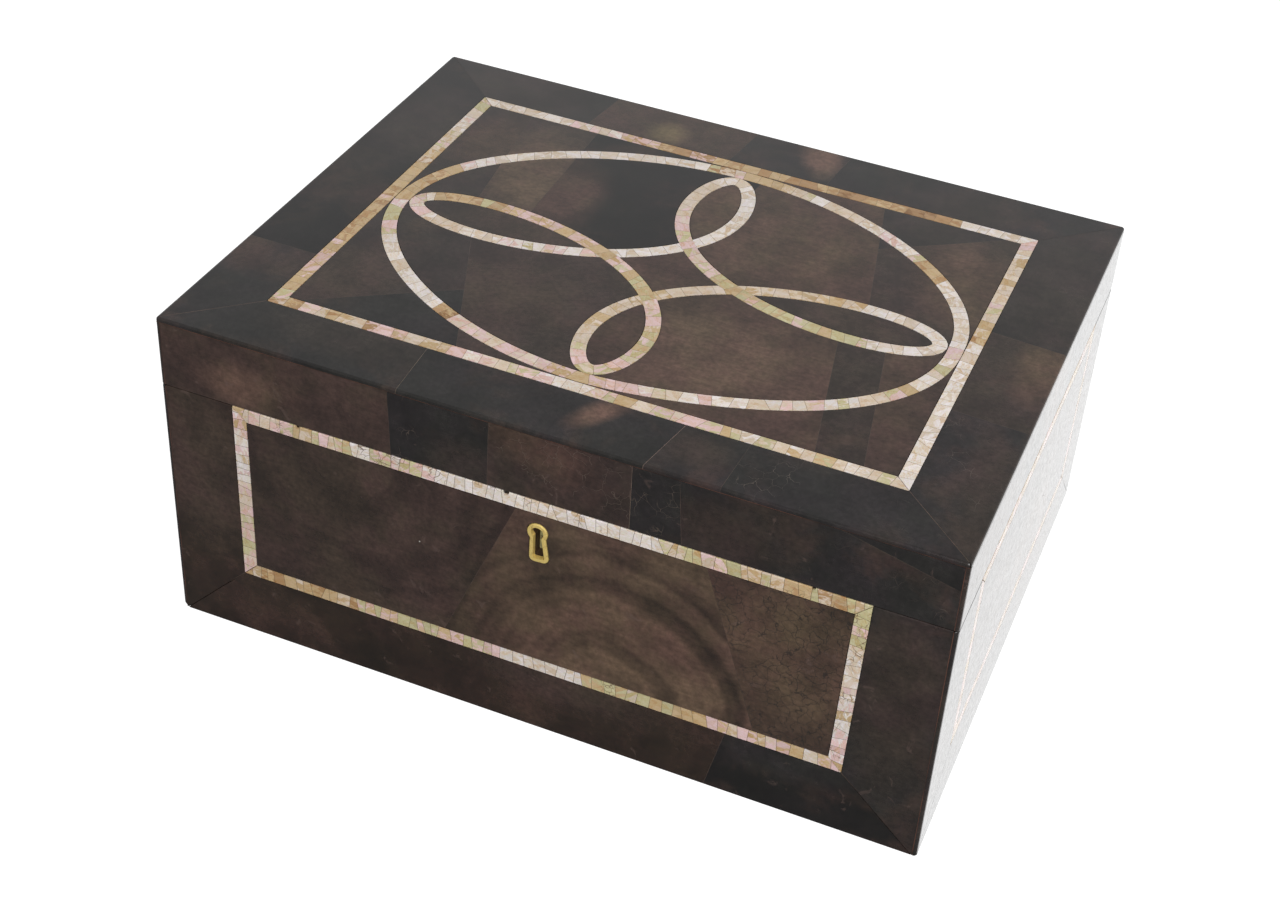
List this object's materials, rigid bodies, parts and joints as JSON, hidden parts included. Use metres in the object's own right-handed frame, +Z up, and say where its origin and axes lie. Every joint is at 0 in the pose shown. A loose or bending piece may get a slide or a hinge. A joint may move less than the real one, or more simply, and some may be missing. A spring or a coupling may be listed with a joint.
{
  "type": "decorative box",
  "caption": "Rectangular lidded keepsake box in dark lacquered shell veneer with flush pearl bands: a frame, an oval and a looped knot on the lid, frames on the walls, and a keyhole.",
  "frame": {"origin": "middle of the underside, on the surface the box stands on", "axes": "+Z up, front with the keyhole towards -Y, +X to the right seen from the front"},
  "size_m": [0.36, 0.2746, 0.164],
  "materials": {
    "stained_wood": "satin",
    "pen_shell": "gloss",
    "mother_of_pearl": "gloss",
    "brass": "satin",
    "lock_metal": "satin"
  },
  "bodies": {
    "root": {"base_floor_board": "stained_wood", "base_front_board": "stained_wood", "base_back_board": "stained_wood", "base_left_board": "stained_wood", "base_right_board": "stained_wood", "lid_top_board": "stained_wood", "lid_front_rail": "stained_wood", "lid_back_rail": "stained_wood", "lid_left_rail": "stained_wood", "lid_right_rail": "stained_wood", "lid_shell_front": "pen_shell", "lid_shell_right": "pen_shell", "lid_shell_back": "pen_shell", "lid_shell_left": "pen_shell", "lid_shell_field": "pen_shell", "lid_rim_shell_front": "pen_shell", "lid_rim_shell_right": "pen_shell", "lid_rim_shell_back": "pen_shell", "lid_rim_shell_left": "pen_shell", "front_shell_bottom": "pen_shell", "front_shell_right": "pen_shell", "front_shell_left": "pen_shell", "front_shell_field": "pen_shell", "right_shell_bottom": "pen_shell", "right_shell_back": "pen_shell", "right_shell_front": "pen_shell", "right_shell_field": "pen_shell", "left_shell_bottom": "pen_shell", "left_shell_front": "pen_shell", "left_shell_back": "pen_shell", "left_shell_field": "pen_shell", "back_shell": "pen_shell", "lid_pearl_front": "mother_of_pearl", "lid_pearl_right": "mother_of_pearl", "lid_pearl_back": "mother_of_pearl", "lid_pearl_left": "mother_of_pearl", "lid_pearl_oval": "mother_of_pearl", "lid_pearl_knot": "mother_of_pearl", "front_pearl_bottom": "mother_of_pearl", "front_pearl_right": "mother_of_pearl", "front_pearl_top": "mother_of_pearl", "front_pearl_left": "mother_of_pearl", "right_pearl_bottom": "mother_of_pearl", "right_pearl_back": "mother_of_pearl", "right_pearl_top": "mother_of_pearl", "right_pearl_front": "mother_of_pearl", "left_pearl_bottom": "mother_of_pearl", "left_pearl_front": "mother_of_pearl", "left_pearl_top": "mother_of_pearl", "left_pearl_back": "mother_of_pearl", "keyhole_escutcheon": "brass", "lock_case": "lock_metal", "lock_pin": "brass"}
  },
  "joints": []
}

================================

**What you are asked to do:** Output the full listing exactly as it stands.

**Problem solution:**
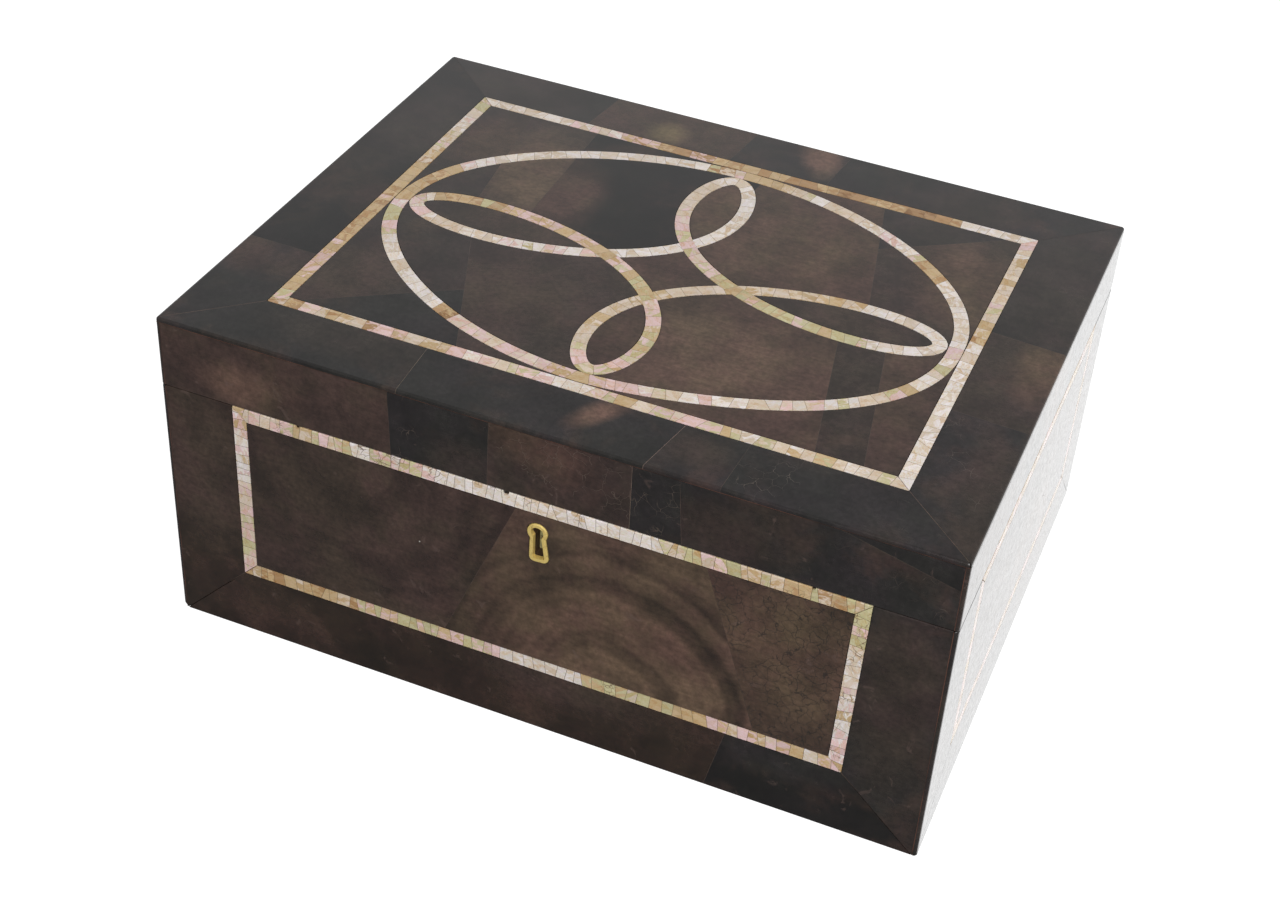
List this object's materials, rigid bodies, parts and joints as JSON, hidden parts included. Use metres in the object's own right-handed frame, +Z up, and say where its origin and axes lie. Every joint is at 0 in the pose shown. A loose or bending piece may get a slide or a hinge. A joint may move less than the real one, or more simply, and some may be missing. A spring or a coupling may be listed with a joint.
{
  "type": "decorative box",
  "caption": "Rectangular lidded keepsake box in dark lacquered shell veneer with flush pearl bands: a frame, an oval and a looped knot on the lid, frames on the walls, and a keyhole.",
  "frame": {"origin": "middle of the underside, on the surface the box stands on", "axes": "+Z up, front with the keyhole towards -Y, +X to the right seen from the front"},
  "size_m": [0.36, 0.2746, 0.164],
  "materials": {
    "stained_wood": "satin",
    "pen_shell": "gloss",
    "mother_of_pearl": "gloss",
    "brass": "satin",
    "lock_metal": "satin"
  },
  "bodies": {
    "root": {"base_floor_board": "stained_wood", "base_front_board": "stained_wood", "base_back_board": "stained_wood", "base_left_board": "stained_wood", "base_right_board": "stained_wood", "lid_top_board": "stained_wood", "lid_front_rail": "stained_wood", "lid_back_rail": "stained_wood", "lid_left_rail": "stained_wood", "lid_right_rail": "stained_wood", "lid_shell_front": "pen_shell", "lid_shell_right": "pen_shell", "lid_shell_back": "pen_shell", "lid_shell_left": "pen_shell", "lid_shell_field": "pen_shell", "lid_rim_shell_front": "pen_shell", "lid_rim_shell_right": "pen_shell", "lid_rim_shell_back": "pen_shell", "lid_rim_shell_left": "pen_shell", "front_shell_bottom": "pen_shell", "front_shell_right": "pen_shell", "front_shell_left": "pen_shell", "front_shell_field": "pen_shell", "right_shell_bottom": "pen_shell", "right_shell_back": "pen_shell", "right_shell_front": "pen_shell", "right_shell_field": "pen_shell", "left_shell_bottom": "pen_shell", "left_shell_front": "pen_shell", "left_shell_back": "pen_shell", "left_shell_field": "pen_shell", "back_shell": "pen_shell", "lid_pearl_front": "mother_of_pearl", "lid_pearl_right": "mother_of_pearl", "lid_pearl_back": "mother_of_pearl", "lid_pearl_left": "mother_of_pearl", "lid_pearl_oval": "mother_of_pearl", "lid_pearl_knot": "mother_of_pearl", "front_pearl_bottom": "mother_of_pearl", "front_pearl_right": "mother_of_pearl", "front_pearl_top": "mother_of_pearl", "front_pearl_left": "mother_of_pearl", "right_pearl_bottom": "mother_of_pearl", "right_pearl_back": "mother_of_pearl", "right_pearl_top": "mother_of_pearl", "right_pearl_front": "mother_of_pearl", "left_pearl_bottom": "mother_of_pearl", "left_pearl_front": "mother_of_pearl", "left_pearl_top": "mother_of_pearl", "left_pearl_back": "mother_of_pearl", "keyhole_escutcheon": "brass", "lock_case": "lock_metal", "lock_pin": "brass"}
  },
  "joints": []
}